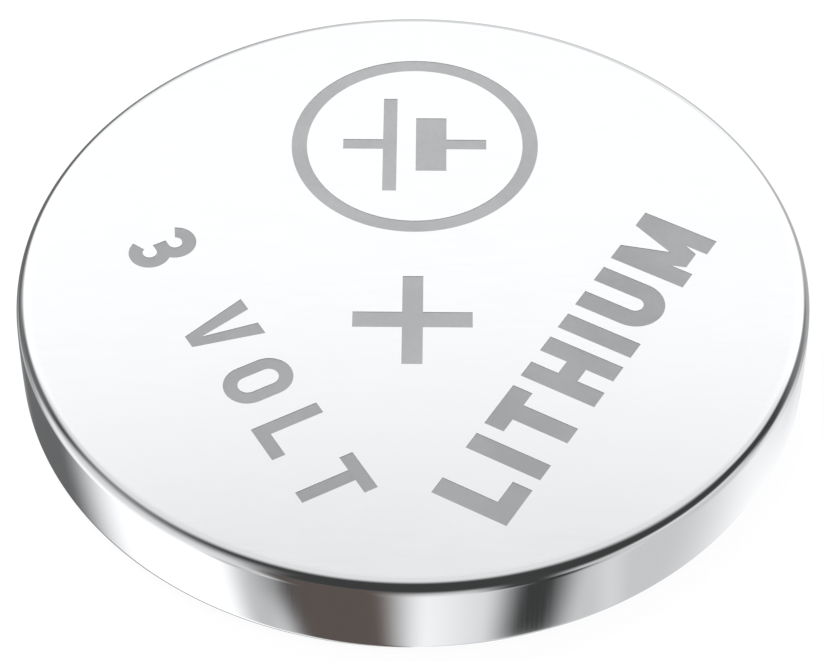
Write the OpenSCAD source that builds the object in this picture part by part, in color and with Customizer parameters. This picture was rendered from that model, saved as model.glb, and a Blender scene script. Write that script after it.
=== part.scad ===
// Lithium coin cell lying with its positive face up.
// The origin is the centre of the negative contact face, and +Z points to the positive face.
// Every metal piece is a pressed sheet, so each is a section of one thickness turned about Z.
// The marks' top points to +Y.

/* [Cell] */
// Outside diameter of the cell
cell_d = 20; // [19:0.1:22]
// Height from the negative contact face to the positive face
cell_h = 2.5; // [2.3:0.05:3.2]

/* [Positive can] */
// Thickness of the can's nickel-plated steel sheet
can_sheet = 0.22; // [0.18:0.01:0.25]
// Outer radius of the drawn corner between the face and the wall
can_corner_r = 0.32; // [0.28:0.01:0.4]
// Outer radius of the crimp, where the wall turns in under the cell
crimp_r = 0.27; // [0.25:0.01:0.35]
// Height of the crimp's underside above the negative contact face
crimp_rise = 0.12; // [0.06:0.01:0.2]
// Width of the crimped lip, from the outside of the wall to its rounded edge
crimp_w = 1.05; // [0.8:0.05:1.3]

/* [Marks on the positive face] */
// Depth to which the marks are etched
mark_depth = 0.01; // [0.005:0.005:0.05]
// Length of each bar of the plus sign
plus_w = 3; // [2:0.02:3.4]
// Width of the plus sign's bars
plus_line = 0.52; // [0.3:0.02:0.8]
// Gap between the plus sign and the ring
plus_gap = 1.57; // [0.5:0.01:3]
// Outside diameter of the ring
ring_d = 6.45; // [5:0.05:6.8]
// Width of the ring's line
ring_line = 0.4; // [0.2:0.02:0.5]
// Gap between the ring and the rounded edge of the face
ring_gap = 1.58; // [0.6:0.01:2]
// Height of the symbol's long plate
long_plate_h = 3.46; // [2.4:0.02:4]
// Height of the symbol's short plate
short_plate_h = 1.98; // [1:0.02:2.4]
// Width of the symbol's long plate and of its two leads
thin_line = 0.36; // [0.2:0.02:0.5]
// Width of the symbol's short plate
thick_line = 0.8; // [0.4:0.05:1]
// Gap between the symbol's two plates
plate_gap = 0.5; // [0.3:0.05:0.9]
// Gap between the end of each of the symbol's leads and the ring
lead_gap = 0.95; // [0.5:0.05:1.2]

/* [Sealing gasket] */
// Thickness of the gasket's outer wall, between the can and the cap's skirt
gasket_wall = 0.28; // [0.2:0.01:0.35]
// Thickness of the gasket's inner wall, inside the cap's skirt
gasket_inner_wall = 0.27; // [0.15:0.01:0.35]
// Height of the gasket's inner wall from its floor
gasket_inner_h = 0.5; // [0.2:0.05:0.8]
// Thickness of the gasket's floor, between the can's face and the skirt's edge
gasket_floor = 0.3; // [0.2:0.01:0.4]
// Thickness of the gasket's lip, pressed between the crimp and the cap's shoulder
gasket_lip = 0.16; // [0.1:0.01:0.25]
// Width of the bead that the lip forms inside the crimp's edge
gasket_bead_w = 0.24; // [0.16:0.01:0.3]
// Film of sealant between the gasket and each metal face
seal_film = 0.01; // [0.005:0.005:0.02]

/* [Negative cap] */
// Thickness of the cap's steel sheet
cap_sheet = 0.2; // [0.15:0.01:0.25]
// Width of the open groove between the gasket's bead and the cap's raised contact plate
groove_w = 0.4; // [0.2:0.05:1]
// Inner radius of each bend in the cap
cap_bend_r = 0.09; // [0.05:0.01:0.1]

/* [Cell stack] */
// Clearance between the lithium's edge and the step round the cap's well
anode_gap = 0.7; // [0.3:0.05:1.2]
// Thickness of the separator
separator_t = 0.18; // [0.1:0.01:0.3]
// Clearance between the separator's edge and the cap's skirt
separator_gap = 0.3; // [0.15:0.05:0.6]
// Clearance between the pellet's edge and the gasket's inner wall
pellet_gap = 0.8; // [0.3:0.05:1]
// Width of the bevel that pressing leaves along the pellet's edges
pellet_bevel = 0.12; // [0.05:0.01:0.25]
// Thickness of the collector disc
collector_t = 0.08; // [0.05:0.01:0.12]
// Distance that the collector's edge stays inside the pellet's edge
collector_inset = 0.6; // [0.3:0.05:1]
// Diameter of the collector's holes
hole_d = 1.2; // [0.8:0.1:1.4]
// Rows of holes on each side of the middle row
hole_rows = 4; // [3:1:5]
// Least width of metal between a hole and the collector's edge
hole_margin = 0.4; // [0.3:0.05:0.8]

/* [Hidden] */
$fn = 96;
// Cutting tools reach this far past the surface that they cut
past = 0.5;
// Two lengths closer than this count as equal
tiny = 0.0001;

cell_r = cell_d / 2;

can_in_r = cell_r - can_sheet;
can_floor_z = cell_h - can_sheet;
crimp_in_r = crimp_r - can_sheet;
crimp_edge_r = cell_r - crimp_w;
crimp_top_z = crimp_rise + can_sheet;

gasket_out_r = can_in_r - seal_film;
gasket_in_r = gasket_out_r - gasket_wall;
gasket_top_z = can_floor_z - seal_film;
gasket_floor_z = gasket_top_z - gasket_floor;
gasket_lip_z = crimp_top_z + seal_film;
bead_out_r = crimp_edge_r - seal_film;
bead_in_r = bead_out_r - gasket_bead_w;

skirt_out_r = gasket_in_r - seal_film;
skirt_in_r = skirt_out_r - cap_sheet;
skirt_end_z = gasket_floor_z - seal_film;
shoulder_z = gasket_lip_z + gasket_lip + seal_film;
well_top_z = shoulder_z + cap_sheet;
bend_out_r = cap_bend_r + cap_sheet;
plate_r = bead_in_r - groove_w;

groove_in_r = skirt_in_r - seal_film;
gasket_bore_r = groove_in_r - gasket_inner_wall;

anode_r = plate_r - cap_sheet - anode_gap;
separator_r = skirt_in_r - separator_gap;
pellet_r = gasket_bore_r - pellet_gap;
pellet_z = well_top_z + separator_t;
collector_z = can_floor_z - collector_t;
collector_r = pellet_r - collector_inset;
hole_reach = collector_r - hole_margin - hole_d / 2;
row_pitch = hole_reach / hole_rows;
hole_pitch = row_pitch / sin(60);

face_r = cell_r - can_corner_r;
ring_y = face_r - ring_gap - ring_d / 2;
plus_y = ring_y - ring_d / 2 - plus_gap - plus_w / 2;

// Rectangle of a section, from radius r0 to r1 and from height z0 to z1
module band(r0, r1, z0, z1) {
    translate([r0, z0]) square([r1 - r0, z1 - z0]);
}

// Quarter ring of a section about the point (r, z): a sheet's bend, or a whole quarter if r_in is 0.
// turn is the angle at which the quarter starts, in steps of 90 degrees.
module bend(r, z, r_in, r_out, turn) {
    translate([r, z]) rotate(turn) intersection() {
        difference() {
            circle(r_out);
            if (r_in > 0) circle(r_in);
        }
        square(r_out + past);
    }
}

// Plus sign that marks the positive face
module plus_sign() {
    translate([0, plus_y]) {
        square([plus_w, plus_line], center = true);
        square([plus_line, plus_w], center = true);
    }
}

// Ring round the symbol
module ring() {
    translate([0, ring_y]) difference() {
        circle(ring_d / 2);
        circle(ring_d / 2 - ring_line);
    }
}

// Circuit symbol of a cell: a long thin plate, a short thick plate and a lead on each
module cell_symbol() {
    plates_w = thin_line + plate_gap + thick_line;
    lead_end = ring_d / 2 - ring_line - lead_gap;
    translate([0, ring_y]) {
        translate([-plates_w / 2, -long_plate_h / 2]) square([thin_line, long_plate_h]);
        translate([plates_w / 2 - thick_line, -short_plate_h / 2]) square([thick_line, short_plate_h]);
        for (side = [0, 180]) rotate(side)
            translate([plates_w / 2, -thin_line / 2]) square([lead_end - plates_w / 2, thin_line]);
    }
}

// Drawn cup: face, corner, wall, crimp and lip in one sheet, with the marks etched into its face
module positive_can() {
    color([0.8, 0.8, 0.79]) difference() {
        rotate_extrude() {
            band(0, face_r, can_floor_z, cell_h);
            bend(face_r, cell_h - can_corner_r, can_corner_r - can_sheet, can_corner_r, 0);
            band(can_in_r, cell_r, crimp_rise + crimp_r, cell_h - can_corner_r);
            bend(cell_r - crimp_r, crimp_rise + crimp_r, crimp_in_r, crimp_r, 270);
            band(crimp_edge_r + can_sheet / 2, cell_r - crimp_r, crimp_rise, crimp_top_z);
            for (turn = [90, 180])
                bend(crimp_edge_r + can_sheet / 2, crimp_rise + can_sheet / 2, 0, can_sheet / 2, turn);
        }
        color([0.45, 0.45, 0.45]) translate([0, 0, cell_h - mark_depth])
        linear_extrude(mark_depth + past) {
            plus_sign();
            ring();
            cell_symbol();
        }
    }
}

// Moulded ring with a groove for the cap's skirt; its lip is pressed between crimp and shoulder
module sealing_gasket() {
    corner_r = can_corner_r - can_sheet;
    fillet_r = bend_out_r + seal_film;
    color([0.16, 0.17, 0.19]) rotate_extrude() {
        band(gasket_bore_r, gasket_out_r - corner_r, gasket_floor_z, gasket_top_z);
        bend(gasket_out_r - corner_r, gasket_top_z - corner_r, 0, corner_r, 0);
        band(gasket_out_r - corner_r, gasket_out_r, gasket_floor_z, gasket_top_z - corner_r);
        band(gasket_bore_r, groove_in_r, gasket_floor_z - gasket_inner_h, gasket_floor_z);
        band(gasket_in_r, gasket_out_r, gasket_lip_z + crimp_in_r, gasket_floor_z);
        bend(gasket_out_r - crimp_in_r, gasket_lip_z + crimp_in_r, 0, crimp_in_r, 270);
        band(gasket_in_r, gasket_out_r - crimp_in_r, gasket_lip_z, gasket_lip_z + crimp_in_r);
        band(bead_in_r, gasket_in_r, gasket_lip_z, gasket_lip_z + gasket_lip);
        for (turn = [180, 270])
            bend((bead_in_r + bead_out_r) / 2, gasket_lip_z, 0, gasket_bead_w / 2, turn);
        difference() {
            band(gasket_in_r - fillet_r, gasket_in_r,
                 gasket_lip_z + gasket_lip, gasket_lip_z + gasket_lip + fillet_r);
            translate([gasket_in_r - fillet_r, gasket_lip_z + gasket_lip + fillet_r]) circle(fillet_r);
        }
    }
}

// Pressed cap: contact plate, step, shoulder and skirt in one sheet
module negative_cap() {
    color([0.72, 0.72, 0.7]) rotate_extrude() {
        band(0, plate_r - bend_out_r, 0, cap_sheet);
        bend(plate_r - bend_out_r, bend_out_r, cap_bend_r, bend_out_r, 270);
        band(plate_r - cap_sheet, plate_r, bend_out_r, shoulder_z - cap_bend_r);
        bend(plate_r + cap_bend_r, shoulder_z - cap_bend_r, cap_bend_r, bend_out_r, 90);
        band(plate_r + cap_bend_r, skirt_out_r - bend_out_r, shoulder_z, well_top_z);
        bend(skirt_out_r - bend_out_r, shoulder_z + bend_out_r, cap_bend_r, bend_out_r, 270);
        band(skirt_in_r, skirt_out_r, shoulder_z + bend_out_r, skirt_end_z);
    }
}

// Perforated disc welded flat against the inside of the can's face
module cathode_collector() {
    color([0.6, 0.6, 0.6]) translate([0, 0, collector_z]) linear_extrude(collector_t) difference() {
        circle(collector_r);
        for (row = [-hole_rows:hole_rows], place = [-2 * hole_rows:2 * hole_rows]) {
            spot = [(place + row / 2) * hole_pitch, row * row_pitch];
            if (norm(spot) < hole_reach + tiny) translate(spot) circle(hole_d / 2);
        }
    }
}

// Pressed powder disc with bevelled edges, between the collector and the separator
module cathode_pellet() {
    color([0.12, 0.12, 0.13]) rotate_extrude() polygon([
        [0, pellet_z],
        [pellet_r - pellet_bevel, pellet_z],
        [pellet_r, pellet_z + pellet_bevel],
        [pellet_r, collector_z - pellet_bevel],
        [pellet_r - pellet_bevel, collector_z],
        [0, collector_z]
    ]);
}

// Felt disc lying on the lithium and on the cap's shoulder
module separator() {
    color([0.93, 0.93, 0.9]) translate([0, 0, well_top_z]) cylinder(r = separator_r, h = separator_t);
}

// Punched foil disc that fills the cap's well, flush with the inside of the shoulder
module lithium_anode() {
    color([0.66, 0.67, 0.7]) translate([0, 0, cap_sheet])
        cylinder(r = anode_r, h = well_top_z - cap_sheet);
}

positive_can();
sealing_gasket();
negative_cap();
cathode_collector();
cathode_pellet();
separator();
lithium_anode();
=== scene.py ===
"""Lithium coin cell on a pale floor, positive face up. Sizes are in millimetres until a mesh is made."""
import math

import bmesh
import bpy
import numpy as np
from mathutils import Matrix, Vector
from mathutils.geometry import delaunay_2d_cdt


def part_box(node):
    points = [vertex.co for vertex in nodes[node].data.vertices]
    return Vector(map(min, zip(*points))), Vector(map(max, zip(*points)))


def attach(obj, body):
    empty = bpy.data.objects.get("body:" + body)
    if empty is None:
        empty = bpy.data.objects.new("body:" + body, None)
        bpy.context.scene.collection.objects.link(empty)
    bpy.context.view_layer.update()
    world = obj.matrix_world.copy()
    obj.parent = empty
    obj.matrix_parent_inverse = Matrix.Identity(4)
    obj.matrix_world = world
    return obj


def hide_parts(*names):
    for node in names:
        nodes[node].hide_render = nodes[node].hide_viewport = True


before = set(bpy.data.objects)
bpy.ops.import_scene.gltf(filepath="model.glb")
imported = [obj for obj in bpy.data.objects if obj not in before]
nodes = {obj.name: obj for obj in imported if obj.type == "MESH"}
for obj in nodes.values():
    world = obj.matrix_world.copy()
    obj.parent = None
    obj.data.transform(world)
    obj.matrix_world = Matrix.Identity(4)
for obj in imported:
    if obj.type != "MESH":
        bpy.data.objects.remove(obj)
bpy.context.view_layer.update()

# Positive can: a cup deep-drawn from nickel-plated steel sheet 0.22 mm thick, whose flat base is the face.
# The die polishes its corner and wall, and leaves the wall standing out by a hair at mid-height.
# Its edge is rolled in over the gasket to close the cell.
MM = 0.001
can_low, can_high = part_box("positive_can")
can_r = can_high.x / MM
face_z = can_high.z / MM
crimp_z = can_low.z / MM
can_sheet = 0.22
can_corner_r = 0.32
crimp_r = 0.27
crimp_w = 1.05
wall_bulge = 0.012
turns = 600
inset = 0.02
same_place = 0.0002
sharp_angle = 30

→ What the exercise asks
Only the lines from the one containing "of the shoulder" to the one containing "bpy.data.objects.remove(obj)" are to be printed, both ends included, exactly as written.

→ Worked solution
// Punched foil disc that fills the cap's well, flush with the inside of the shoulder
module lithium_anode() {
    color([0.66, 0.67, 0.7]) translate([0, 0, cap_sheet])
        cylinder(r = anode_r, h = well_top_z - cap_sheet);
}

positive_can();
sealing_gasket();
negative_cap();
cathode_collector();
cathode_pellet();
separator();
lithium_anode();
=== scene.py ===
"""Lithium coin cell on a pale floor, positive face up. Sizes are in millimetres until a mesh is made."""
import math

import bmesh
import bpy
import numpy as np
from mathutils import Matrix, Vector
from mathutils.geometry import delaunay_2d_cdt


def part_box(node):
    points = [vertex.co for vertex in nodes[node].data.vertices]
    return Vector(map(min, zip(*points))), Vector(map(max, zip(*points)))


def attach(obj, body):
    empty = bpy.data.objects.get("body:" + body)
    if empty is None:
        empty = bpy.data.objects.new("body:" + body, None)
        bpy.context.scene.collection.objects.link(empty)
    bpy.context.view_layer.update()
    world = obj.matrix_world.copy()
    obj.parent = empty
    obj.matrix_parent_inverse = Matrix.Identity(4)
    obj.matrix_world = world
    return obj


def hide_parts(*names):
    for node in names:
        nodes[node].hide_render = nodes[node].hide_viewport = True


before = set(bpy.data.objects)
bpy.ops.import_scene.gltf(filepath="model.glb")
imported = [obj for obj in bpy.data.objects if obj not in before]
nodes = {obj.name: obj for obj in imported if obj.type == "MESH"}
for obj in nodes.values():
    world = obj.matrix_world.copy()
    obj.parent = None
    obj.data.transform(world)
    obj.matrix_world = Matrix.Identity(4)
for obj in imported:
    if obj.type != "MESH":
        bpy.data.objects.remove(obj)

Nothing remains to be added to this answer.